● **Requirement**
Every line in the listing below from the one with "Continue the Blender" through the one with "self.fan_half = (0.0075, 0.0034, 0.0034)[which]" is to be reproduced exactly, both ends included; leave out the rest.

═══ Material provided ═══

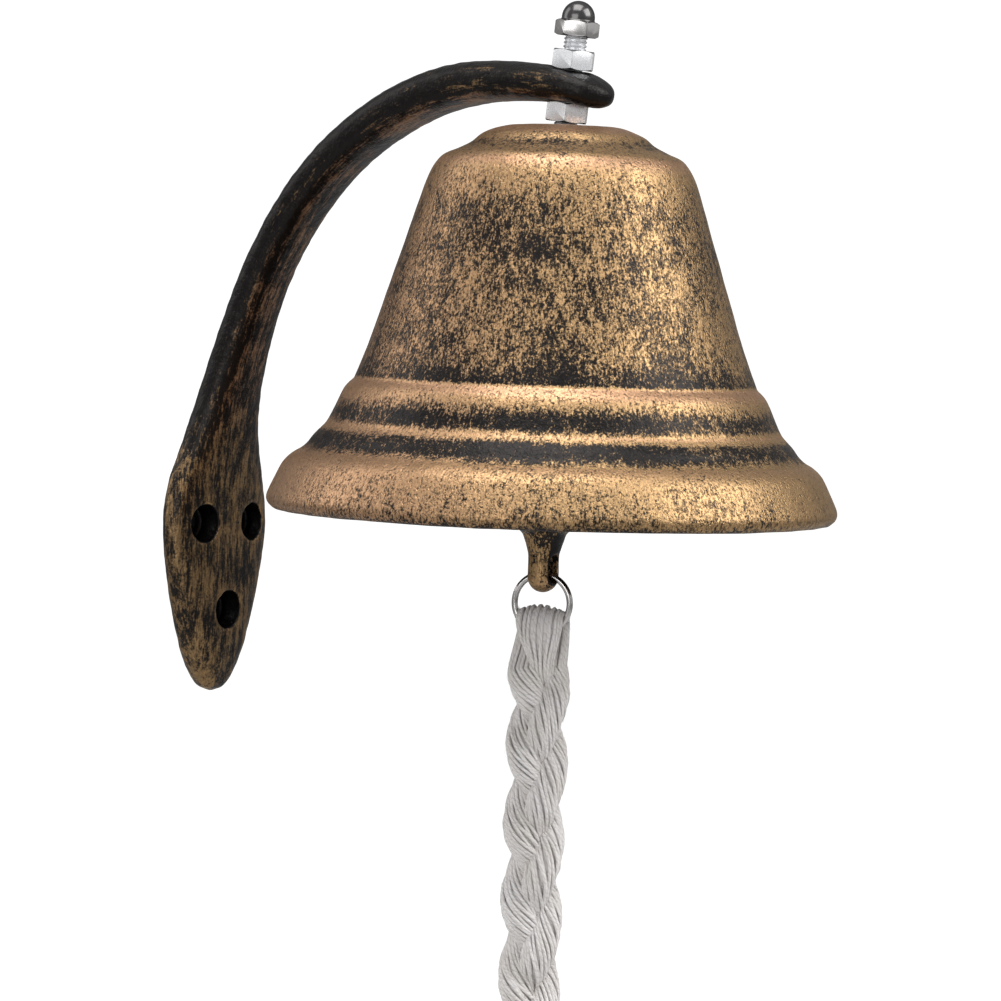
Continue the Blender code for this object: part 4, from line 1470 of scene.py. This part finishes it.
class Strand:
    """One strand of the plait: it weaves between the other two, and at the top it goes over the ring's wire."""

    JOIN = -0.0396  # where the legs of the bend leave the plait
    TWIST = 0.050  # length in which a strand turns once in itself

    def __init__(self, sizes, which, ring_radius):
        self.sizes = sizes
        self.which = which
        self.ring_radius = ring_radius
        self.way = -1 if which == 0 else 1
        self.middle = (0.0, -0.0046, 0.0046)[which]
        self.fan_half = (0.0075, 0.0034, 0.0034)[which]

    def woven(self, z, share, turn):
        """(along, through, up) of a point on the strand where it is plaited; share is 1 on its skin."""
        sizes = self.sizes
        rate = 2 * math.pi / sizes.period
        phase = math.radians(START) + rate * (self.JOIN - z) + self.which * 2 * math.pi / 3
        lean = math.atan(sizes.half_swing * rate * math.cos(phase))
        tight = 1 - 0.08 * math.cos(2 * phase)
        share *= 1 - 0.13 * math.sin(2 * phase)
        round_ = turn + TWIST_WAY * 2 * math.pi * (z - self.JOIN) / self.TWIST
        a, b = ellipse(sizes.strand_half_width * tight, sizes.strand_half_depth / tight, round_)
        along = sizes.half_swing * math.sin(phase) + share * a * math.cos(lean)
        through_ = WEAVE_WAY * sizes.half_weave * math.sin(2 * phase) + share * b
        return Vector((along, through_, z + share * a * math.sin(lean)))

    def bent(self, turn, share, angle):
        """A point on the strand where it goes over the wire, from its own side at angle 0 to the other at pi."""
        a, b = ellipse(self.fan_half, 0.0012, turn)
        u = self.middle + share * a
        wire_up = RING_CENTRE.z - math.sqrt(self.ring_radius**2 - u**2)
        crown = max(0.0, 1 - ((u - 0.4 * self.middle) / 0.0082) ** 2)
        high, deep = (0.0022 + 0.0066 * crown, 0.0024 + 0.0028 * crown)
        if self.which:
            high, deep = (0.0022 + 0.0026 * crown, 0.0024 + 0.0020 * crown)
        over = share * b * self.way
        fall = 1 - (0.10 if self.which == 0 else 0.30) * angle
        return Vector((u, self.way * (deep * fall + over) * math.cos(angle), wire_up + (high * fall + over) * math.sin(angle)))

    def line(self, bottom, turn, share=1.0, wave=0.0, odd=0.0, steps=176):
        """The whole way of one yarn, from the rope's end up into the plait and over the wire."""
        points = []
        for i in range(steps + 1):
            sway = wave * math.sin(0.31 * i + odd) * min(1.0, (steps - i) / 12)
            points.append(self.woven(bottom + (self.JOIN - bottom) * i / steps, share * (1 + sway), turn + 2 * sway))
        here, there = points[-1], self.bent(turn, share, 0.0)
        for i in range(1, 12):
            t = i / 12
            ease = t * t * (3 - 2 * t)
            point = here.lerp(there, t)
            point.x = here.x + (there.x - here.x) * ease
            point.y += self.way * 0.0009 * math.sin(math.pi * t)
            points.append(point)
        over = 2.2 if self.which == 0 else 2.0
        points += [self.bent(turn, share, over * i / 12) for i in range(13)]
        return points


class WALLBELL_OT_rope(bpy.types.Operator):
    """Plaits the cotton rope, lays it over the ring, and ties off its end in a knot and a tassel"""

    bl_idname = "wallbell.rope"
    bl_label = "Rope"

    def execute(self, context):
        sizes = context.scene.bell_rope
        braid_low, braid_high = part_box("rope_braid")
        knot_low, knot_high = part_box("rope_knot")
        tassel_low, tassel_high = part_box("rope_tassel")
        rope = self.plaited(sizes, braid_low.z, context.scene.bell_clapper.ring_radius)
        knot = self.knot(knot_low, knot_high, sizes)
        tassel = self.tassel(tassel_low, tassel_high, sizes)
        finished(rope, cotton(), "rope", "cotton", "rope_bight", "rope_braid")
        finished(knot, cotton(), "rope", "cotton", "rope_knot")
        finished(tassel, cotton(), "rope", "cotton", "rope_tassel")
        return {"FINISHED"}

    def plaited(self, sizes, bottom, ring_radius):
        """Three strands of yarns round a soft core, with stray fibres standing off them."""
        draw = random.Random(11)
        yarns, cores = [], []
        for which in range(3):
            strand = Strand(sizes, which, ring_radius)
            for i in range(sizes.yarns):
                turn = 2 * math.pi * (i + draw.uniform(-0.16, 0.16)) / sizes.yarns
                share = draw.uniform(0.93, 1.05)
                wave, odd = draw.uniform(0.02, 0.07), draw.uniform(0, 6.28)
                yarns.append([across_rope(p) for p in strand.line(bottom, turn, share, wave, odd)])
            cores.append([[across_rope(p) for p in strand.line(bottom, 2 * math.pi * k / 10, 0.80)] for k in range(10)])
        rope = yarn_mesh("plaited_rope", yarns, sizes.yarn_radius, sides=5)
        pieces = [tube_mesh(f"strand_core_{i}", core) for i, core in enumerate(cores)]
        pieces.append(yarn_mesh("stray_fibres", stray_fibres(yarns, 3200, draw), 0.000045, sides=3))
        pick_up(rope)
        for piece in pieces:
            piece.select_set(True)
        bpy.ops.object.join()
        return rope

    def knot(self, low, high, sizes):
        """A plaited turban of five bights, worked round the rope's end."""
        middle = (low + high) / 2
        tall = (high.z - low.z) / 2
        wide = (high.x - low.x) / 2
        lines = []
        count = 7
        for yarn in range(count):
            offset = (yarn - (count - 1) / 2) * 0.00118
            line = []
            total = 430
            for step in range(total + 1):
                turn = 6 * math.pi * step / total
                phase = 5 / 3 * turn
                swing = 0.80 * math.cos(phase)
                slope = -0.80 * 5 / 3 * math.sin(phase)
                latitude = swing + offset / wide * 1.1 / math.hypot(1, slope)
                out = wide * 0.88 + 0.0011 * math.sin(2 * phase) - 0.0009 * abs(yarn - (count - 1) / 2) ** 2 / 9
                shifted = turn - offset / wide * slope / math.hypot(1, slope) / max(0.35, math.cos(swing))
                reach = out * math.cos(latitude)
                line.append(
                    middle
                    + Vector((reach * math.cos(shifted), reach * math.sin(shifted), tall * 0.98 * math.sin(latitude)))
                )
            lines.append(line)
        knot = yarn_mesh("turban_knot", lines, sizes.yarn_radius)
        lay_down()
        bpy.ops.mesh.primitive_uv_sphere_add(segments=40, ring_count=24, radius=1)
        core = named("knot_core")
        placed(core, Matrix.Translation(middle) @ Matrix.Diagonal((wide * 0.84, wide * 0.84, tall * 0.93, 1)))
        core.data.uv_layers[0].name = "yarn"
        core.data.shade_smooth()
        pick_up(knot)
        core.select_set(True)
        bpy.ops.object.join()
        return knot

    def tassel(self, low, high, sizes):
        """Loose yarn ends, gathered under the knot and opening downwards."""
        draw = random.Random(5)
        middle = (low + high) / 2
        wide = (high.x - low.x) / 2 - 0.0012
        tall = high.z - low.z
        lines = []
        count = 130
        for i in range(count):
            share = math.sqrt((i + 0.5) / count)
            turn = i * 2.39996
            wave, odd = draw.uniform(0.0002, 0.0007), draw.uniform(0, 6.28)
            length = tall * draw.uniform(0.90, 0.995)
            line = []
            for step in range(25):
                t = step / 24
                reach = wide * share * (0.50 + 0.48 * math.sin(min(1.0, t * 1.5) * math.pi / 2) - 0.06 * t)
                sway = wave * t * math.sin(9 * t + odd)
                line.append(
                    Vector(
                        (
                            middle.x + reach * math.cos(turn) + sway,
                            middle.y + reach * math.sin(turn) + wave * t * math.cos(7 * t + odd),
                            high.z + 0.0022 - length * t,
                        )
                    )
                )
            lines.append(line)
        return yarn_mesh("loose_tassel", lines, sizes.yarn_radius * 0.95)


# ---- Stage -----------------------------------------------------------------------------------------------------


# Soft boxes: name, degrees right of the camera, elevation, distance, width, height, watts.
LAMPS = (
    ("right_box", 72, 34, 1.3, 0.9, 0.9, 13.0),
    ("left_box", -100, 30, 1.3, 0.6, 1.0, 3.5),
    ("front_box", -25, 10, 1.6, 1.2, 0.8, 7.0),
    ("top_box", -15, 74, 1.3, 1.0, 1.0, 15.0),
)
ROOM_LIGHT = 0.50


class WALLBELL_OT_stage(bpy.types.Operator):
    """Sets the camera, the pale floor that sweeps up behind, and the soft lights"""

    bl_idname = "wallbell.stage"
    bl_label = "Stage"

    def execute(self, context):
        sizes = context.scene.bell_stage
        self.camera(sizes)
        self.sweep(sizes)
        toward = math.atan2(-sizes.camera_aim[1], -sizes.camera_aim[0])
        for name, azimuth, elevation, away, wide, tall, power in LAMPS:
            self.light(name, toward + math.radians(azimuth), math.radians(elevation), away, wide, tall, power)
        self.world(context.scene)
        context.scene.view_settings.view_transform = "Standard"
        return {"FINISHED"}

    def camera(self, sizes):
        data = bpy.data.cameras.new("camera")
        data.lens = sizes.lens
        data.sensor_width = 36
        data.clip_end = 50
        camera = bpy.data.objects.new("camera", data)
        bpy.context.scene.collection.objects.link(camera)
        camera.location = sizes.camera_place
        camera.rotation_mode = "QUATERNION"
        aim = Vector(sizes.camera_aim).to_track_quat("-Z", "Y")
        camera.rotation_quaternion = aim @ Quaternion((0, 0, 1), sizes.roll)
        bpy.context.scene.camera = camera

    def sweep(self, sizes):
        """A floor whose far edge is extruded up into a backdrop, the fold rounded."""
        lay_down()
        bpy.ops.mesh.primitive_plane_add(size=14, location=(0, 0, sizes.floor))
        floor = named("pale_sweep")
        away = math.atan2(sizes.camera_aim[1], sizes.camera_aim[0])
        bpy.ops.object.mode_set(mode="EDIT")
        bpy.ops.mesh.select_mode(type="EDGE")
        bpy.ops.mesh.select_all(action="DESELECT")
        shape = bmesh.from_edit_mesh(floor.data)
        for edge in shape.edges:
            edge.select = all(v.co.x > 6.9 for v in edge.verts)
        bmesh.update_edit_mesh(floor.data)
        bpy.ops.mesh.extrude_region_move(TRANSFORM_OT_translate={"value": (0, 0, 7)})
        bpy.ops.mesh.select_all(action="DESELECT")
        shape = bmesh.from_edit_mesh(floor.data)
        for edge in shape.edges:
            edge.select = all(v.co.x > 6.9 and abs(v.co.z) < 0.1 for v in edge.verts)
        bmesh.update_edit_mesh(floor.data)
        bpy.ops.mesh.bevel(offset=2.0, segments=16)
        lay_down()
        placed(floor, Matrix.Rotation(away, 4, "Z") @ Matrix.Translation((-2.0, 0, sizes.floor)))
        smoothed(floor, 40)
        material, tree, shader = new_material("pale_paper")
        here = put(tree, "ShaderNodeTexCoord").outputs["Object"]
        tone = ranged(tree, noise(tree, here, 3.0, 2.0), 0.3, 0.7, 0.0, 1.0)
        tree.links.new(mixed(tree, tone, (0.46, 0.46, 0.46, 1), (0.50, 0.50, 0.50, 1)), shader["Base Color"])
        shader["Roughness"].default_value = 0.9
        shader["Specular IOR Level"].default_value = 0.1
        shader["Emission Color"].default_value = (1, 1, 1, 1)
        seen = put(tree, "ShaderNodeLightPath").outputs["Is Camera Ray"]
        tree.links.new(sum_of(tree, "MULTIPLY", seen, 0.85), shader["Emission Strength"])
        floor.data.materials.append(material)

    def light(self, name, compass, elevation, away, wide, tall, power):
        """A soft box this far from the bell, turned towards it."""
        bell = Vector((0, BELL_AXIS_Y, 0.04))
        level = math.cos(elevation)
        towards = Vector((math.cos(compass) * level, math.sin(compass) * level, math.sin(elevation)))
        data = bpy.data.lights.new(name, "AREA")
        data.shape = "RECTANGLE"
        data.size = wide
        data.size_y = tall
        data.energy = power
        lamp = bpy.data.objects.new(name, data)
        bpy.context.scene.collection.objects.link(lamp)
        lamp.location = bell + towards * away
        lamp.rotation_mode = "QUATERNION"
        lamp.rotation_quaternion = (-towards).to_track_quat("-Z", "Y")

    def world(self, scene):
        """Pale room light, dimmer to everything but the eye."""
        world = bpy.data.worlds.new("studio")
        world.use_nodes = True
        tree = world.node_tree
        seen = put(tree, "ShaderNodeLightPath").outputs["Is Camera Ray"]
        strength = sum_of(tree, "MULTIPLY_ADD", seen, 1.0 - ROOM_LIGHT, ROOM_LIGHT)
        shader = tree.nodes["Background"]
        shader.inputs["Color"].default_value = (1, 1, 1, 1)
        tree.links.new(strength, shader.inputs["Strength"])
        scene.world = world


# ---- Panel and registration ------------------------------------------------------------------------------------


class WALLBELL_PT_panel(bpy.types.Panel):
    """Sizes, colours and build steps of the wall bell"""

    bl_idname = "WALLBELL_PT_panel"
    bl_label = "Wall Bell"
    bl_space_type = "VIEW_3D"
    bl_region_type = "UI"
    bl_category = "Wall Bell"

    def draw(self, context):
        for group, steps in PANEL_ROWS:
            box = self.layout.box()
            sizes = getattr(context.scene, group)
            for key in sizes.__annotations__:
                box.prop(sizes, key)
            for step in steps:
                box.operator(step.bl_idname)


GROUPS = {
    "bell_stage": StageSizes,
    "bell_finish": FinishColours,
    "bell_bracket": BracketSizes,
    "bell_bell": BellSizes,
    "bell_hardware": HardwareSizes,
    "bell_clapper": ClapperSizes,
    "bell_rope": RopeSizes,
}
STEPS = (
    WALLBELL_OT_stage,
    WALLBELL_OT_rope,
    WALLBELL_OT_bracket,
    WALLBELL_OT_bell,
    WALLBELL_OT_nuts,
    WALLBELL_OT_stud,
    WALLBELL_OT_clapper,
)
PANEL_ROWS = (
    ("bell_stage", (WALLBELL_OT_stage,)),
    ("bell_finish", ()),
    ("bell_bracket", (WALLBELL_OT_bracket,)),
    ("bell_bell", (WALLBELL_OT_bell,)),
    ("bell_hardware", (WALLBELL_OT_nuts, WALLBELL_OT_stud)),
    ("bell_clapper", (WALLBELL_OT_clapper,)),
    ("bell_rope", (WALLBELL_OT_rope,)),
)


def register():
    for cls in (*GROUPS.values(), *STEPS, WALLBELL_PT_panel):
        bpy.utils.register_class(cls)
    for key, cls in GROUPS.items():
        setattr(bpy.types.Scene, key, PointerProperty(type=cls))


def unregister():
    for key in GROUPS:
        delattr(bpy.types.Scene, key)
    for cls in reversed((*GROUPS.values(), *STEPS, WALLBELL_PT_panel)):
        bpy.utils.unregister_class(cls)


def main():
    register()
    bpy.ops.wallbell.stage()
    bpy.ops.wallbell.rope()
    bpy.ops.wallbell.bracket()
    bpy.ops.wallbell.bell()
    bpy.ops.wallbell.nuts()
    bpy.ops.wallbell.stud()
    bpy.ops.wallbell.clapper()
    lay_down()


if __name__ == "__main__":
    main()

═══
═══ Material provided ═══

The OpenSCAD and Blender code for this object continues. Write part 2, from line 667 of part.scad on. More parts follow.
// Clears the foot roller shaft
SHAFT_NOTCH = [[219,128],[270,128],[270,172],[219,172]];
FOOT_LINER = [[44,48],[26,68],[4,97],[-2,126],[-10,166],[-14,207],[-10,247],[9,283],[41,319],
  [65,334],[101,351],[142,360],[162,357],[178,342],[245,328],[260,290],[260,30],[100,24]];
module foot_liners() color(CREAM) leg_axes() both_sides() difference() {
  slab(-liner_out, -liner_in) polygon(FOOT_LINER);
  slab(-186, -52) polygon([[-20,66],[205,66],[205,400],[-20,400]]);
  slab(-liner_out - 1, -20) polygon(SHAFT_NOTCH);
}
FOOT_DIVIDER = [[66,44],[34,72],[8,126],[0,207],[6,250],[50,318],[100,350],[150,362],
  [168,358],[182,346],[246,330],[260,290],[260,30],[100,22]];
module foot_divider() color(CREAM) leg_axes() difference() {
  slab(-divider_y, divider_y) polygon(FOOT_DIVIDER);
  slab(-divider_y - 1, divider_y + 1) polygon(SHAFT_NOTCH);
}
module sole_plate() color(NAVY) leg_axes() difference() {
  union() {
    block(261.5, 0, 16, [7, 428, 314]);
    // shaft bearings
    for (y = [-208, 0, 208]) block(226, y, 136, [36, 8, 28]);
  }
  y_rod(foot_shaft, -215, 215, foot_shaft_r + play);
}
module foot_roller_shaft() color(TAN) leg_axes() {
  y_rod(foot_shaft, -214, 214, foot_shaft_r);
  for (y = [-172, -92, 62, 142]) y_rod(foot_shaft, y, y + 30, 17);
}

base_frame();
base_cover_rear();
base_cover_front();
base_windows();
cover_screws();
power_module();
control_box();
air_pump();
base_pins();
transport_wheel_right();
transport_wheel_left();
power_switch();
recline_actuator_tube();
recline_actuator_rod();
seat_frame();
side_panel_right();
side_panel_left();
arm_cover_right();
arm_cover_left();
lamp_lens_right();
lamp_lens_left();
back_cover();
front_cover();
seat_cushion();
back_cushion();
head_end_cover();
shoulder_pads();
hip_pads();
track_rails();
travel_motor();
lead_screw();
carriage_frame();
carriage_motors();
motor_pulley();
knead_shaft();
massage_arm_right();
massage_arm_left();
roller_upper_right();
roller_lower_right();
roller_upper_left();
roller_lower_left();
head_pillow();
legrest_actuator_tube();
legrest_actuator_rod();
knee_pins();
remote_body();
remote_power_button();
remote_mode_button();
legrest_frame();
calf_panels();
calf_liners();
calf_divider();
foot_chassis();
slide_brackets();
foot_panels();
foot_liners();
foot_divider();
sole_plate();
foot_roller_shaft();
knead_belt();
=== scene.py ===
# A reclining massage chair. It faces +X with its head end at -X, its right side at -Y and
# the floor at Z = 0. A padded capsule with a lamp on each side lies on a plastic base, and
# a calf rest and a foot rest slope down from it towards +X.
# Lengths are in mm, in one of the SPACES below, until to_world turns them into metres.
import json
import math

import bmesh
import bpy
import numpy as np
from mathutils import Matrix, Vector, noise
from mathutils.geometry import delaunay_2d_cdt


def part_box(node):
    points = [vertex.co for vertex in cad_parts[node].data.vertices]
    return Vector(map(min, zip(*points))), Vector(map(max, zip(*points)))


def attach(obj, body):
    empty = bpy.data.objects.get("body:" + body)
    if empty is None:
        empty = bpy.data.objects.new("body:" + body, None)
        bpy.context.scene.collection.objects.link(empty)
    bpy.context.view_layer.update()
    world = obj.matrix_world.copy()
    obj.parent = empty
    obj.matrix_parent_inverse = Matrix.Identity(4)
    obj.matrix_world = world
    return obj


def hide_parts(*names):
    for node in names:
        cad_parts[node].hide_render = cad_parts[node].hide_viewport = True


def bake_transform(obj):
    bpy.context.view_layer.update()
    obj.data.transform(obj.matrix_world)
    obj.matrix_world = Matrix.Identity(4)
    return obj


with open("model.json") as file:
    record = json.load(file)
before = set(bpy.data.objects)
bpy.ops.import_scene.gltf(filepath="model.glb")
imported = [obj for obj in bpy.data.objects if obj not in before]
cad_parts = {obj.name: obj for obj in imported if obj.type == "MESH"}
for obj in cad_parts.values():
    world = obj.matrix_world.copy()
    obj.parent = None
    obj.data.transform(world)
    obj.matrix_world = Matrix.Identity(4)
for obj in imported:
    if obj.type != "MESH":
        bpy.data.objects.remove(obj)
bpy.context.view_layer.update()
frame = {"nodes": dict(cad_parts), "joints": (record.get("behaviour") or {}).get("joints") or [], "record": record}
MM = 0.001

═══

● **Right answer**
Continue the Blender code for this object: part 4, from line 1470 of scene.py. This part finishes it.
class Strand:
    """One strand of the plait: it weaves between the other two, and at the top it goes over the ring's wire."""

    JOIN = -0.0396  # where the legs of the bend leave the plait
    TWIST = 0.050  # length in which a strand turns once in itself

    def __init__(self, sizes, which, ring_radius):
        self.sizes = sizes
        self.which = which
        self.ring_radius = ring_radius
        self.way = -1 if which == 0 else 1
        self.middle = (0.0, -0.0046, 0.0046)[which]
        self.fan_half = (0.0075, 0.0034, 0.0034)[which]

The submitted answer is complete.